■ Stated exercise
Your task is to copy a single run of lines that starts at the line with "Write part 3" and stops at the line with "BUBBLE_BUMP = 0.0010", keeping both ends. Copy nothing else.
[START OF Source data]
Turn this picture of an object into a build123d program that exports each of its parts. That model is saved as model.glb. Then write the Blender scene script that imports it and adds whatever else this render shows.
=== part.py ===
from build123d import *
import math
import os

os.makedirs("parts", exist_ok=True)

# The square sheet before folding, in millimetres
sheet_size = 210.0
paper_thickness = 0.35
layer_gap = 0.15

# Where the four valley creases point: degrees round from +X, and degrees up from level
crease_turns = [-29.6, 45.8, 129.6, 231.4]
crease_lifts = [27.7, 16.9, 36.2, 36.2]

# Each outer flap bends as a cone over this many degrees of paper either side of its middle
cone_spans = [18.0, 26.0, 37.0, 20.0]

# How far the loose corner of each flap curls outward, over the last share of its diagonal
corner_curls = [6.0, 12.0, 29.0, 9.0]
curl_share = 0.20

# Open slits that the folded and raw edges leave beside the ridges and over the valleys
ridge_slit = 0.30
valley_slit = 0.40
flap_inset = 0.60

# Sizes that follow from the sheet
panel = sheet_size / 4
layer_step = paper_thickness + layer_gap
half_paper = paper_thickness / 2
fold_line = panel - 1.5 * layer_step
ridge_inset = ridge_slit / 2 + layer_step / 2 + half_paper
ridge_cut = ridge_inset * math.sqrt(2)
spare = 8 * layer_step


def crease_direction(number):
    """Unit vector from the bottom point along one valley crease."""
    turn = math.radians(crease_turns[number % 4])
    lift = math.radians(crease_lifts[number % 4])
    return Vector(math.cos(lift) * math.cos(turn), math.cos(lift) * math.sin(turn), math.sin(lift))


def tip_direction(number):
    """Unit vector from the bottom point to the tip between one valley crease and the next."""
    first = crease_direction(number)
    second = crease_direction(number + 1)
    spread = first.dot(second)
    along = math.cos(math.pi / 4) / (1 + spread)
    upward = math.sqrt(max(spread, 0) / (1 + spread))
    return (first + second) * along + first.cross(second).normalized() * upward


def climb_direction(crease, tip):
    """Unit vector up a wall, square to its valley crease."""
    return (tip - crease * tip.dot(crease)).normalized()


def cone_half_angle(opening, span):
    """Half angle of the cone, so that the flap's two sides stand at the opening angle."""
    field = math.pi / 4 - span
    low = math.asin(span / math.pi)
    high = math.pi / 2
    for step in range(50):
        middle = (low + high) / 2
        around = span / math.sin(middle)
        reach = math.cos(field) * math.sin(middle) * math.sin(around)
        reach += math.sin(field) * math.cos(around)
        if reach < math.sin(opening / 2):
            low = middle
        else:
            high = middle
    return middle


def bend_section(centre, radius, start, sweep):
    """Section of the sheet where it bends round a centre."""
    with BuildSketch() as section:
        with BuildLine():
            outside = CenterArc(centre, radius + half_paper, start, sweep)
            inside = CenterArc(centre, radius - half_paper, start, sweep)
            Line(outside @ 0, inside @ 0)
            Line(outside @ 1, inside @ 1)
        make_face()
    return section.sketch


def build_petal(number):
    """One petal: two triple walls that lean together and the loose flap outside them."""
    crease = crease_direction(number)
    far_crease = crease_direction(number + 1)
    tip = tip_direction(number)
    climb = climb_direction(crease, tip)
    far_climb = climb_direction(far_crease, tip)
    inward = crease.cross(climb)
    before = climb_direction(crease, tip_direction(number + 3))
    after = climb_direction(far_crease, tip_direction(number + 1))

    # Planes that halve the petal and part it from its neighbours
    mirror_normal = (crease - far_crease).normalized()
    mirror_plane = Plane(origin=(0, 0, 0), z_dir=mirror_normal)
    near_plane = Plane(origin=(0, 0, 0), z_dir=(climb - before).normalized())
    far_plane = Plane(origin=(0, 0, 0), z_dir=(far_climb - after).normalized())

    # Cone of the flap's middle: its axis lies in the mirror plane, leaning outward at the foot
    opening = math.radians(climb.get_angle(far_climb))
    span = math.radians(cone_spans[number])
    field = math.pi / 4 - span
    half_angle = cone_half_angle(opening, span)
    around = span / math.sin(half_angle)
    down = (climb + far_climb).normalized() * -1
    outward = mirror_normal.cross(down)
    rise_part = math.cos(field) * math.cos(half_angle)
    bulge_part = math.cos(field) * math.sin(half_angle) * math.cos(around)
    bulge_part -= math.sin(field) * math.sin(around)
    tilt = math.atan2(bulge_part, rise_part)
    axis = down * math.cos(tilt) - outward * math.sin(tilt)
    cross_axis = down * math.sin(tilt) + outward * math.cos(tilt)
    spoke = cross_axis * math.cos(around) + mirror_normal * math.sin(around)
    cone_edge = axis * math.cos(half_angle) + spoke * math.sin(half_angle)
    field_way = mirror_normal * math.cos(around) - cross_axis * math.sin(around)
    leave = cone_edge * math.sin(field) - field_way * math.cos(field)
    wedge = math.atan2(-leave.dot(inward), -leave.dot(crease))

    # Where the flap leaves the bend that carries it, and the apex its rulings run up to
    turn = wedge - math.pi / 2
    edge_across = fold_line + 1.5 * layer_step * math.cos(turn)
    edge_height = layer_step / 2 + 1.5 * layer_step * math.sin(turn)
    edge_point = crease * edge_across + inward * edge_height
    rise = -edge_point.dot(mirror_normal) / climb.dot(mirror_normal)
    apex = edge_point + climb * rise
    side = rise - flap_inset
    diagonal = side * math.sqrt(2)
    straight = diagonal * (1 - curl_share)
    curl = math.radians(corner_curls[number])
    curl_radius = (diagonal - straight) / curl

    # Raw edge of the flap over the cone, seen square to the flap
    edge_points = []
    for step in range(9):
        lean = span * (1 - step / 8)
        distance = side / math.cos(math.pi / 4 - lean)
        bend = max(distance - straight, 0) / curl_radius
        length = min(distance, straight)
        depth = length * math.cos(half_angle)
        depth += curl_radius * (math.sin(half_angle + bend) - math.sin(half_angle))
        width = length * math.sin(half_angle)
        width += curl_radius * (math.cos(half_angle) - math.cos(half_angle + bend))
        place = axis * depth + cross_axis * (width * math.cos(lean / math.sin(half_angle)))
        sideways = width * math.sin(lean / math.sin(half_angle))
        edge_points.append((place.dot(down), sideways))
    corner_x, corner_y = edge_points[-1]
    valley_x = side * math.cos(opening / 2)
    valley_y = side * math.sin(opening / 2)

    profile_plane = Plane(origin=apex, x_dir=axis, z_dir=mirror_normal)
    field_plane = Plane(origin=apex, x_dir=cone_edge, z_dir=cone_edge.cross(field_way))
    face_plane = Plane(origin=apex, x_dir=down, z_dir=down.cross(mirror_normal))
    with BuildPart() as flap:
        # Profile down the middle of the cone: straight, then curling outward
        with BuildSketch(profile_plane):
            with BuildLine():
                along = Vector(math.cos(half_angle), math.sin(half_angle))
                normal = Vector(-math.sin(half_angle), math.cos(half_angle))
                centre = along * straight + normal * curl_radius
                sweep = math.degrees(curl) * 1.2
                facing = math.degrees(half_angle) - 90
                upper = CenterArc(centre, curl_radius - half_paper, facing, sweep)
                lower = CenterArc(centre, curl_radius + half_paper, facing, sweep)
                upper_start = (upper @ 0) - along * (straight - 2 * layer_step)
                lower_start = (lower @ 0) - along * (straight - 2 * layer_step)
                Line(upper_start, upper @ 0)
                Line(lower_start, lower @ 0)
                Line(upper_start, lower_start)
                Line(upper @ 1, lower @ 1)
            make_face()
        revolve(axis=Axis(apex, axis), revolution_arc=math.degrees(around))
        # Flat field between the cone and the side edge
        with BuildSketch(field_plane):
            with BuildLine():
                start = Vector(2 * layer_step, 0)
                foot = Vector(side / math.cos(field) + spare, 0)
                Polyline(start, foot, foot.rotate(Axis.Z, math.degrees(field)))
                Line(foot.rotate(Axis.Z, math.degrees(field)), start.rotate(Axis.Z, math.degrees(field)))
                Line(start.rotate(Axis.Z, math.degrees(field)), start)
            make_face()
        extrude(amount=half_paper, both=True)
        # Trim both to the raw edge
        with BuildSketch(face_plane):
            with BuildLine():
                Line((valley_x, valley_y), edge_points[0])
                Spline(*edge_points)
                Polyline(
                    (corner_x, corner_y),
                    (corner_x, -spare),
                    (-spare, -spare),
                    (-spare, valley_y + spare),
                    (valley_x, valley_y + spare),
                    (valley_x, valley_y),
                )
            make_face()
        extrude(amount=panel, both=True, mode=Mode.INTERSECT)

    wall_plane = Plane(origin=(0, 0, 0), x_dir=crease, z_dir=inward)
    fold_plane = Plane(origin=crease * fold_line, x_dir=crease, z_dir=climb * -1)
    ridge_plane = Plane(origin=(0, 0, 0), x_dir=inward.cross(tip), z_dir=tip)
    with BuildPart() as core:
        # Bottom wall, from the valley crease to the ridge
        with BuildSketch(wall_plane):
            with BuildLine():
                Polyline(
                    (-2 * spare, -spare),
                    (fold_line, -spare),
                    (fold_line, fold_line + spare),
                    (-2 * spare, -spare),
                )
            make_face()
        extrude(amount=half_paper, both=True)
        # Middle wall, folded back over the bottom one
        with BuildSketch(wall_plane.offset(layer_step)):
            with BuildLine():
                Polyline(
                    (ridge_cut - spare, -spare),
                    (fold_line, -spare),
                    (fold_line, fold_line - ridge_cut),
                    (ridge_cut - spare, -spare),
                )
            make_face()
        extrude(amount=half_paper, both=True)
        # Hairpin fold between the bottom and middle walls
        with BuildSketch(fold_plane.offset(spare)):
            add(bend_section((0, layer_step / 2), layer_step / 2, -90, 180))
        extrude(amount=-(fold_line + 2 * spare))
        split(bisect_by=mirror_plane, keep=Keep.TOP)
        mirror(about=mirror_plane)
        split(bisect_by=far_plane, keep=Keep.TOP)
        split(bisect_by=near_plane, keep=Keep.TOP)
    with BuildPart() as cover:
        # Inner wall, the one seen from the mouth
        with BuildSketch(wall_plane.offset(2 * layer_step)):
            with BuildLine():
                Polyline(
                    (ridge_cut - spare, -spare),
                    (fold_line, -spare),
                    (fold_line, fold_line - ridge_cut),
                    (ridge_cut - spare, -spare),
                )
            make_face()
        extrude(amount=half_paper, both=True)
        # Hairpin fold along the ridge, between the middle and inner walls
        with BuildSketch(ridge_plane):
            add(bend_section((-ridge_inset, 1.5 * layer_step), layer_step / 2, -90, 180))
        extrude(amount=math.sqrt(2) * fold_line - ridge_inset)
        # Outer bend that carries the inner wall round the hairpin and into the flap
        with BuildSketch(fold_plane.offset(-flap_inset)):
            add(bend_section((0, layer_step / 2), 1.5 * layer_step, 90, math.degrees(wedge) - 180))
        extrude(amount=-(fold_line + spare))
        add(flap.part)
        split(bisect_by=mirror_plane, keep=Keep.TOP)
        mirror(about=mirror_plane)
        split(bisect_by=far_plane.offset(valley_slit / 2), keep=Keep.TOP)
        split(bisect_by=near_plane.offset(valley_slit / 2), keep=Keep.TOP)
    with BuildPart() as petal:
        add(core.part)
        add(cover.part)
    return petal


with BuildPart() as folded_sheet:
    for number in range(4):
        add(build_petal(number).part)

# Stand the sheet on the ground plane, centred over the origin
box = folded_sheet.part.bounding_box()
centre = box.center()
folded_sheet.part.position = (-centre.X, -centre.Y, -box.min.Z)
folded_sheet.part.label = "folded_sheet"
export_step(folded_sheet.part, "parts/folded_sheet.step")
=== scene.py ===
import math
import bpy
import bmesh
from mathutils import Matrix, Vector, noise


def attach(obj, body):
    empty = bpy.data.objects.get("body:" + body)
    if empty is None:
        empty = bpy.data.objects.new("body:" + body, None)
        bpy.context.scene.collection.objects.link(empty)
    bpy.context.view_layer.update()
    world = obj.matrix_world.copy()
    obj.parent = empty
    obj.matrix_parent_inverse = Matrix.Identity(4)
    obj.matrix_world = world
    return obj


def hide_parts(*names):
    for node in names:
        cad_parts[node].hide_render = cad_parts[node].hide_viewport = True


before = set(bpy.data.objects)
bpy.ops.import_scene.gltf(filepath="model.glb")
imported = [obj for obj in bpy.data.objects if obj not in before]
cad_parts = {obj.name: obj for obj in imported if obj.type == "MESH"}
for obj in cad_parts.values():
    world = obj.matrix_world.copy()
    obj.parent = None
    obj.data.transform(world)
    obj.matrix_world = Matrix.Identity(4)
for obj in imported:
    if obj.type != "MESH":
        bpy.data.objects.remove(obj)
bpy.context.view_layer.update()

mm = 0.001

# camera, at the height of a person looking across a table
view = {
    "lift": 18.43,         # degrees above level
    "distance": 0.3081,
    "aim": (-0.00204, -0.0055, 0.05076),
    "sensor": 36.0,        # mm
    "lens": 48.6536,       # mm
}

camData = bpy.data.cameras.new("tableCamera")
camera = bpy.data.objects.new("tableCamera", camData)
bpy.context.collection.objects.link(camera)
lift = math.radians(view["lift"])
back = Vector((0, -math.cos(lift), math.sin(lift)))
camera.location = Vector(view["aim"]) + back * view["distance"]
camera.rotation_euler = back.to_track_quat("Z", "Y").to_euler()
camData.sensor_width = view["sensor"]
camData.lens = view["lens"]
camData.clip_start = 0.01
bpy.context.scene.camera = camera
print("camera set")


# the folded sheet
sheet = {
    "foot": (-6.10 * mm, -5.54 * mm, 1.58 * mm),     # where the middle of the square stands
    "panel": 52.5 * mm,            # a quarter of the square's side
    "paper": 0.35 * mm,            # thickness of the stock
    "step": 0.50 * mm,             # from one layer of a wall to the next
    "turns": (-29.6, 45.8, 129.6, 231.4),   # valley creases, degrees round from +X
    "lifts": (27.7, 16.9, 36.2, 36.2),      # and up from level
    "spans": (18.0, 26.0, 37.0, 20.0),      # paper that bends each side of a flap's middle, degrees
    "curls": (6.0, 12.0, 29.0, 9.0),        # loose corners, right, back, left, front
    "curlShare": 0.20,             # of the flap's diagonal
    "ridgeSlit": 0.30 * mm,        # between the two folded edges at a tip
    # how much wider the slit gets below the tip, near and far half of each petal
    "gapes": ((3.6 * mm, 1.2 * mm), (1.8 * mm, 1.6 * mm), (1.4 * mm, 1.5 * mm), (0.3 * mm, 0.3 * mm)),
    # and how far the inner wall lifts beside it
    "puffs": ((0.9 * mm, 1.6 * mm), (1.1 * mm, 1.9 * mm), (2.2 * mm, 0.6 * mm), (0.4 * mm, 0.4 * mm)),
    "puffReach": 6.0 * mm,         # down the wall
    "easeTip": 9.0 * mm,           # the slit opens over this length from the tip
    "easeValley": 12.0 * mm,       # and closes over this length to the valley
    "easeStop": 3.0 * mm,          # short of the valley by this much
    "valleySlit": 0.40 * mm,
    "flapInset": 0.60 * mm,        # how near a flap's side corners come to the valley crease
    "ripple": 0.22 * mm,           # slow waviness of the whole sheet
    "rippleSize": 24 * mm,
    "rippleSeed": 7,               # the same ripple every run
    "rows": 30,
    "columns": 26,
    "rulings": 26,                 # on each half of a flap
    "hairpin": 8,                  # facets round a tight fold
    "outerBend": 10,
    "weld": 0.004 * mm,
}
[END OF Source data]
[START OF Source data]
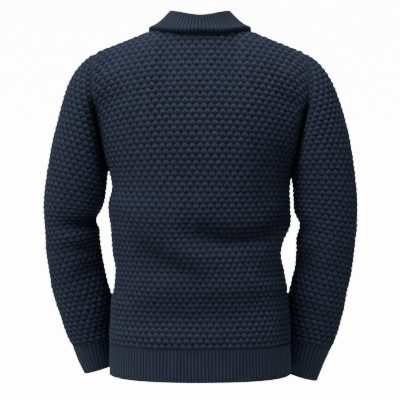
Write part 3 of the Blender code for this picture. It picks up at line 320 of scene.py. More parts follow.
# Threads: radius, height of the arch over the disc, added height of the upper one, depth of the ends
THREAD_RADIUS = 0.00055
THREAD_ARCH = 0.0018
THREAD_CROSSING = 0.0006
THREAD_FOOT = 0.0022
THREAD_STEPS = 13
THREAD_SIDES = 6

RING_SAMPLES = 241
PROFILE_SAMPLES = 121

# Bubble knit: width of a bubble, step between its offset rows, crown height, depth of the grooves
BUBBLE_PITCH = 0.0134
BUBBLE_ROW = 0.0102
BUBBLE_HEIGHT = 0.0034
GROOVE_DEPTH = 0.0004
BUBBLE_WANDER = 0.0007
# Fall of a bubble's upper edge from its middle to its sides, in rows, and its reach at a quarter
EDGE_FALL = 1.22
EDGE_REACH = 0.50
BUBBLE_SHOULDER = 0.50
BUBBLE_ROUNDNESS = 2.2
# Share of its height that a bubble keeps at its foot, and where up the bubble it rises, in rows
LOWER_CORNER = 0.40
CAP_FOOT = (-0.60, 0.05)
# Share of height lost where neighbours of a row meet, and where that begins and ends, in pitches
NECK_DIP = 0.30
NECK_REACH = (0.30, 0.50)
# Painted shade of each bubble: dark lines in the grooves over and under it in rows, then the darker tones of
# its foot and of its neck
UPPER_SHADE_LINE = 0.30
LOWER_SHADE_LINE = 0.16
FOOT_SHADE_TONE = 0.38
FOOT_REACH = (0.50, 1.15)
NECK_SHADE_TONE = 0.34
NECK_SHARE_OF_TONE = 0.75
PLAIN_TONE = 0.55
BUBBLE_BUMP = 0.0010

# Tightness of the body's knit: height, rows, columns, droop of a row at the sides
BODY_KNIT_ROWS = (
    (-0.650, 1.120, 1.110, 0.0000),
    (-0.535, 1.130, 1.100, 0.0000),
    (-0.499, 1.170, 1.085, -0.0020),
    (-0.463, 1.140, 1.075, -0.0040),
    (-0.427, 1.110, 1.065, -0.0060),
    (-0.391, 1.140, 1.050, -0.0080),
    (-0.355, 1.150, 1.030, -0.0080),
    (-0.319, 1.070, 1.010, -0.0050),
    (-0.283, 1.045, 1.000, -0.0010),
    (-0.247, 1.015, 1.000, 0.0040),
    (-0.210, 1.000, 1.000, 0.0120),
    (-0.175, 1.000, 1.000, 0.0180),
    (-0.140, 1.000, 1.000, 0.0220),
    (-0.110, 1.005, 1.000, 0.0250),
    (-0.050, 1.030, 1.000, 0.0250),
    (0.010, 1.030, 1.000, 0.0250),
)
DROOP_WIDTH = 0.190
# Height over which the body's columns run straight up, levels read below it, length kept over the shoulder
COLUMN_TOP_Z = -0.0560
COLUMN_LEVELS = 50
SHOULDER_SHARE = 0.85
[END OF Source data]
[START OF Source data]
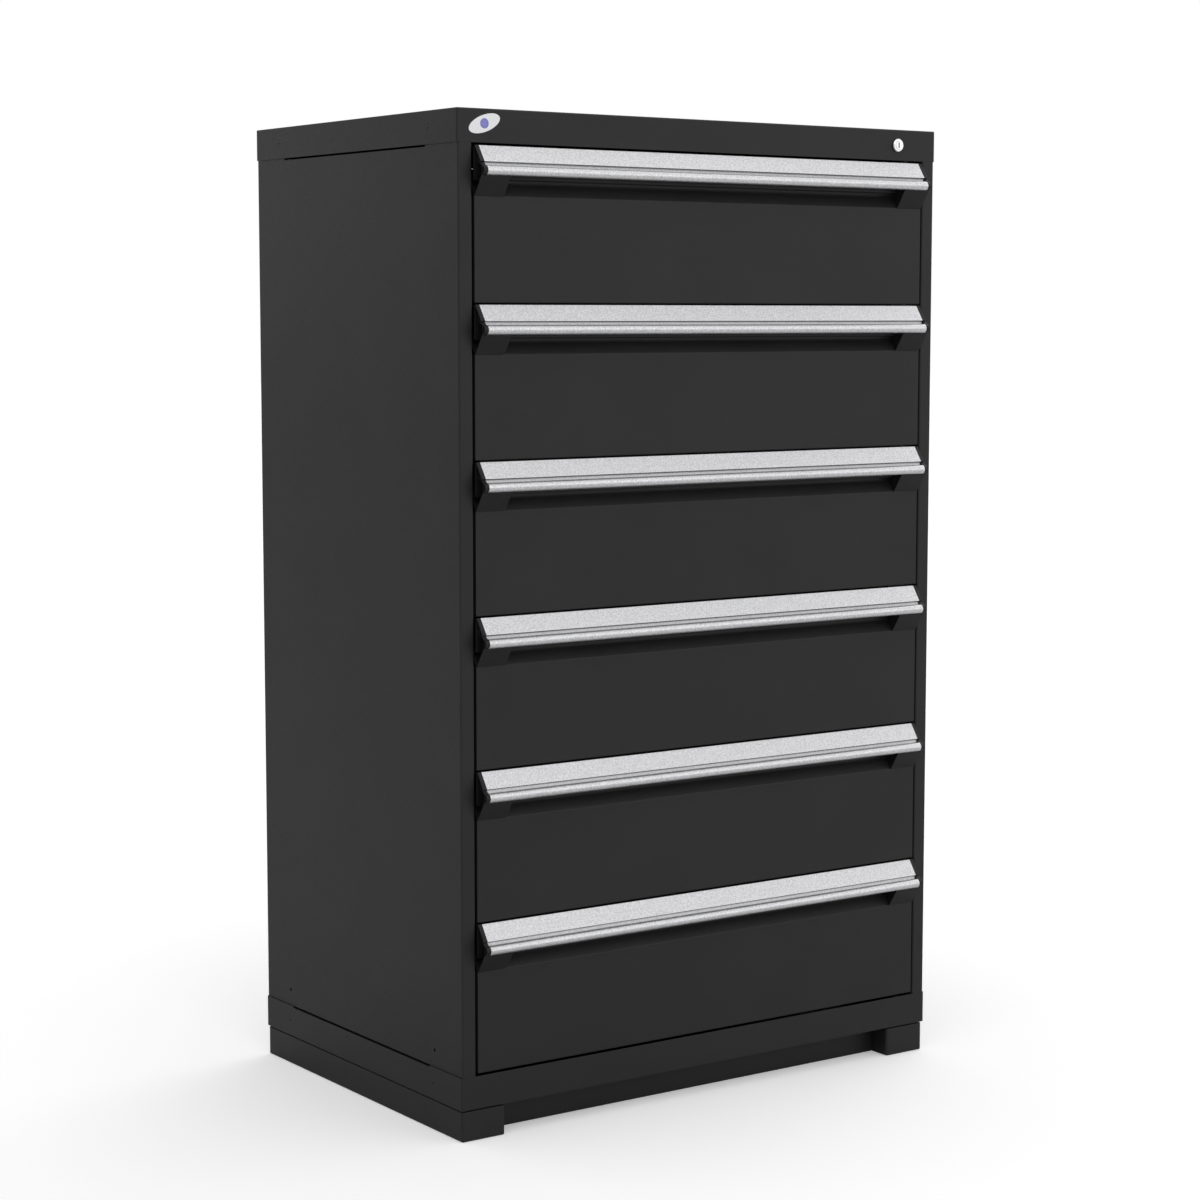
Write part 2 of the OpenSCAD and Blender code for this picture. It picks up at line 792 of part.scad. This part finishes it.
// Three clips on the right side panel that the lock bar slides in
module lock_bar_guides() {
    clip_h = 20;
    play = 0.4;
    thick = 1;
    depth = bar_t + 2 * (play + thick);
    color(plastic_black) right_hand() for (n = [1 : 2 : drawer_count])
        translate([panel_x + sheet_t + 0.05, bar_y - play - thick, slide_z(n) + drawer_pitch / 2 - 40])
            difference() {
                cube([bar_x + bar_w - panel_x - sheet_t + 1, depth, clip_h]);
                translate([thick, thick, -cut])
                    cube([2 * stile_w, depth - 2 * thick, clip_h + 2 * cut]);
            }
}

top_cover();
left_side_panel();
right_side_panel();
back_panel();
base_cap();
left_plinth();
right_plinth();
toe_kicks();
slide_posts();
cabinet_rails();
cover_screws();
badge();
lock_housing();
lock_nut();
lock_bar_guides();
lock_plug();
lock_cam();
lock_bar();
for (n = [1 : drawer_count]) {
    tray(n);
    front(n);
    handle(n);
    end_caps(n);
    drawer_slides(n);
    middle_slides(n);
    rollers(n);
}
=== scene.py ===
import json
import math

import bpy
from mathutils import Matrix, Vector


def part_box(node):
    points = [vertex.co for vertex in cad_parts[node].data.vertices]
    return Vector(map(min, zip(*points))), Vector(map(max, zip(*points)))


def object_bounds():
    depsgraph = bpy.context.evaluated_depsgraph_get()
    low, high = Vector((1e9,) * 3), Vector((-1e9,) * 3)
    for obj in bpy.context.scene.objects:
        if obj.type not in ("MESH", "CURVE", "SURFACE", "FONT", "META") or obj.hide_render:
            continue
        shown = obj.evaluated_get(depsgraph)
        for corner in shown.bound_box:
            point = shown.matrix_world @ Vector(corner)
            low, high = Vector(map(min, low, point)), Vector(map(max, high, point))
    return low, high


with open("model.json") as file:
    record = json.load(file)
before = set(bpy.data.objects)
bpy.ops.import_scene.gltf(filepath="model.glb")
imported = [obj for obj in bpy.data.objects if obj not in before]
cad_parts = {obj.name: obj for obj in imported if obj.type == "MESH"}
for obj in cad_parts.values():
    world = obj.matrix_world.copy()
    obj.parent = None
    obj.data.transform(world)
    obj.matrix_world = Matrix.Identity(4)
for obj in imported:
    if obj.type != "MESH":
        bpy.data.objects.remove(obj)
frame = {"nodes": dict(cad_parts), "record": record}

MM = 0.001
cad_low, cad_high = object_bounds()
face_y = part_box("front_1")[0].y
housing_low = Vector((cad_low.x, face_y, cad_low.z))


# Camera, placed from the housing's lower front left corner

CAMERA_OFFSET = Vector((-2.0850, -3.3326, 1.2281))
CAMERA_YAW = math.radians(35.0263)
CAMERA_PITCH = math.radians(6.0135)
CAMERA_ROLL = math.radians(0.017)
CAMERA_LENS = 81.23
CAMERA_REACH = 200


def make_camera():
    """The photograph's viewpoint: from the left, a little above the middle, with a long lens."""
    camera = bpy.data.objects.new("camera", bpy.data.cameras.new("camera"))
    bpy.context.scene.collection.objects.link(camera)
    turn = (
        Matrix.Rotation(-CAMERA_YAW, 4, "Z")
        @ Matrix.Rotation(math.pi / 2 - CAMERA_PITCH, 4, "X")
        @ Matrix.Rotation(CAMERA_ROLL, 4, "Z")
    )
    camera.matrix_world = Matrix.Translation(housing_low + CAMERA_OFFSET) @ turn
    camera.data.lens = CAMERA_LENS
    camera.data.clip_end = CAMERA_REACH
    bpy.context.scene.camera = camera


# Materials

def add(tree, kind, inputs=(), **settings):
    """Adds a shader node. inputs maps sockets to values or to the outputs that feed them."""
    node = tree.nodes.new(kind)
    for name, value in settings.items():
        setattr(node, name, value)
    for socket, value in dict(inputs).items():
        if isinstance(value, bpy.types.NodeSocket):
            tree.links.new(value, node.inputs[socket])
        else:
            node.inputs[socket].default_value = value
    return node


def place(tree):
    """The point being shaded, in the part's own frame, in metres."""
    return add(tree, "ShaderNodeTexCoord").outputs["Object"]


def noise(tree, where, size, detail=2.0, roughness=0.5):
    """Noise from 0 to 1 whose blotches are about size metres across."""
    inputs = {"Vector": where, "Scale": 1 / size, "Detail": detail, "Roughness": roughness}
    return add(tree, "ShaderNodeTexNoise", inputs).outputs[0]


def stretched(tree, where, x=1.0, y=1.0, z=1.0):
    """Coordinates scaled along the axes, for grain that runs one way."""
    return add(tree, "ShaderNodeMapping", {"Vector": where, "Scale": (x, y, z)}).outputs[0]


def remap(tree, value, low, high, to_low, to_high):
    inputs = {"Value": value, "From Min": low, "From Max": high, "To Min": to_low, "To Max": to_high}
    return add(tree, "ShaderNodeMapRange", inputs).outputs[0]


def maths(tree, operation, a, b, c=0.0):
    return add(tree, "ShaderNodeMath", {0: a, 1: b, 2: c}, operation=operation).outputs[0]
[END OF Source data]
■ Full output
Write part 3 of the Blender code for this picture. It picks up at line 320 of scene.py. More parts follow.
# Threads: radius, height of the arch over the disc, added height of the upper one, depth of the ends
THREAD_RADIUS = 0.00055
THREAD_ARCH = 0.0018
THREAD_CROSSING = 0.0006
THREAD_FOOT = 0.0022
THREAD_STEPS = 13
THREAD_SIDES = 6

RING_SAMPLES = 241
PROFILE_SAMPLES = 121

# Bubble knit: width of a bubble, step between its offset rows, crown height, depth of the grooves
BUBBLE_PITCH = 0.0134
BUBBLE_ROW = 0.0102
BUBBLE_HEIGHT = 0.0034
GROOVE_DEPTH = 0.0004
BUBBLE_WANDER = 0.0007
# Fall of a bubble's upper edge from its middle to its sides, in rows, and its reach at a quarter
EDGE_FALL = 1.22
EDGE_REACH = 0.50
BUBBLE_SHOULDER = 0.50
BUBBLE_ROUNDNESS = 2.2
# Share of its height that a bubble keeps at its foot, and where up the bubble it rises, in rows
LOWER_CORNER = 0.40
CAP_FOOT = (-0.60, 0.05)
# Share of height lost where neighbours of a row meet, and where that begins and ends, in pitches
NECK_DIP = 0.30
NECK_REACH = (0.30, 0.50)
# Painted shade of each bubble: dark lines in the grooves over and under it in rows, then the darker tones of
# its foot and of its neck
UPPER_SHADE_LINE = 0.30
LOWER_SHADE_LINE = 0.16
FOOT_SHADE_TONE = 0.38
FOOT_REACH = (0.50, 1.15)
NECK_SHADE_TONE = 0.34
NECK_SHARE_OF_TONE = 0.75
PLAIN_TONE = 0.55
BUBBLE_BUMP = 0.0010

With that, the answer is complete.